You'll be doing all of that. You'll be doing really destructive things all the while feeling that you're paving the way to liberation. And as far as me being a pro Arab regime, well, I've said it before. I am pro Muslim. I'm pro Muslim stability and prosperity in the Muslim world.
And I am anti colonization, and I am anti imperialism, and I am pro sovereignty for our countries. And there's no way that you can claim to be any of those things while also being against our leaders, against our governments. That's oxymoronic. I mean, you've got Western Muslims cooperating with Kufar, cooperating with, you know, left wing, right wing, atheist, LGBT, red pill, feminist, communist, capitalist, on and on and on and on and on.

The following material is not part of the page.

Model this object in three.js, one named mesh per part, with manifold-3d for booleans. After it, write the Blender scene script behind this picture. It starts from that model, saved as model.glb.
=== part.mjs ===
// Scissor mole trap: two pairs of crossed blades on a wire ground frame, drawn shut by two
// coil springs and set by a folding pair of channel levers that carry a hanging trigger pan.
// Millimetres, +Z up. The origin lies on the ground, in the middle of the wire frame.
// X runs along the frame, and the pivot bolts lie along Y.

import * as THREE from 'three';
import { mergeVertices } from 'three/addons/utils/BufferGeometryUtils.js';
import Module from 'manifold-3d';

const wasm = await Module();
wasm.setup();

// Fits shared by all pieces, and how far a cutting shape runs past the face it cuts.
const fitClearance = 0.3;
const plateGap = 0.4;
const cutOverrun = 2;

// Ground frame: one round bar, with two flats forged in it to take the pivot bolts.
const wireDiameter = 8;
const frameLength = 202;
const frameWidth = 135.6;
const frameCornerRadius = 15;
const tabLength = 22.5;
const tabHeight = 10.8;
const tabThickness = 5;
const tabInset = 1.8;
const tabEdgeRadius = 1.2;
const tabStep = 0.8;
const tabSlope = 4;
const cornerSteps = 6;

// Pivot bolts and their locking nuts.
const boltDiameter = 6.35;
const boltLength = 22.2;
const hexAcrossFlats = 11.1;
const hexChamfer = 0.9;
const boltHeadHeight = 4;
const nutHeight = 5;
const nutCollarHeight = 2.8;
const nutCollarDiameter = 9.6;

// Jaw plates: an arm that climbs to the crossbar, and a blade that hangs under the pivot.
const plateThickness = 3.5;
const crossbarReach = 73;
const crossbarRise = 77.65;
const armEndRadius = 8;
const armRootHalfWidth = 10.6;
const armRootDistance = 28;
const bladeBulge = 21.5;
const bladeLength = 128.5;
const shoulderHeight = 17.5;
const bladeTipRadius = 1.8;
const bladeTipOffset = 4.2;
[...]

But they draw the line at supporting our own Muslim governments.
Allahi, this is absurd. And it's obvious to any intelligent Muslim that the only thing that you have in common with all these people, and the only thing that all of these people have in common, that the only thing that they agree upon, their biggest common interest is destabilization of our countries. Will you tell me how destabilizing Egypt is good for Gaza and not good for Israel? You know? You tell me how throwing Egypt into chaos is good for Palestine and not good for Zionism.
I mean, think it through. The Western savior complex has never saved anyone. It has only ever increased and intensified the misery of every victim who they allegedly wanted to help. No. You need to get over yourselves and start working with your team, assuming you even know whose team you're on.
But I'll tell you this. If you are on the team of the Muslims and if you're on the team of the Palestinians, and of the people of Gaza, then you have no business participating in team colonizers activities, and that's exactly what this March is.